The vote to leave the European Union has already caused a “record slump in service sector business expectations” with “further pain to come”, according to financial analysts.
The latest report from IHS Markit shows a contraction in the UK economy with the Purchasing Manager’s Index (PMI) at the lowest level since the financial crash in 2008/9.
Businesses in both the manufacturing and service sectors reported a decline in output and orders.
The report surveyed more than 650 services companies, from a variety of sectors across the UK economy, including transport, business services, computing, and restaurants.
Chris Williamson, Chief Economist at Markit, said:
“July saw a dramatic deterioration in the economy, with business activity slumping at the fastest rate since the height of the global financial crisis in early-2009.
“The downturn, whether manifesting itself in order book cancellations, a lack of new orders or the postponement or halting of projects, was most commonly attributed in one way or another to ‘Brexit’.”
Williamson went on to say that the survey signals a 0.4% decline in the economy for the third quarter with “further pain to come in the short-term at least”.

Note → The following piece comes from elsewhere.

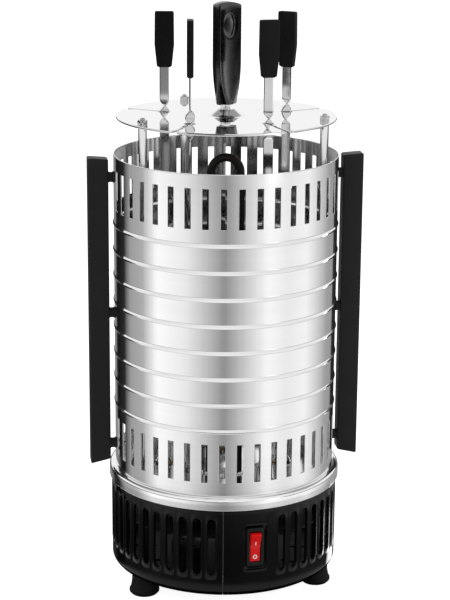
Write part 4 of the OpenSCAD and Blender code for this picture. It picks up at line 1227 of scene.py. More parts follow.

David Noble, Group Chief Executive Officer at the Chartered Institute of Procurement & Supply, commented
“The UK economy has suffered sharp falls in output and new orders following the EU referendum as uncertainty has taken hold. The overall pace of decline was the strongest since early-2009…The true extent of the impact of this uncertainty still remains to be seen next month. But with optimism in the UK’s service sector at a seven-and-a-half year low, policymakers must take swift action to stop further decline amid political upheaval.”
Financial analysts were almost unanimous in warning that Brexit would cause significant trouble for the UK economy, but the Leave campaigns led by Boris Johnson, Michael Gove, and Nigel Farage dismissed the warnings, instead claiming that “people in this country have had enough of experts”.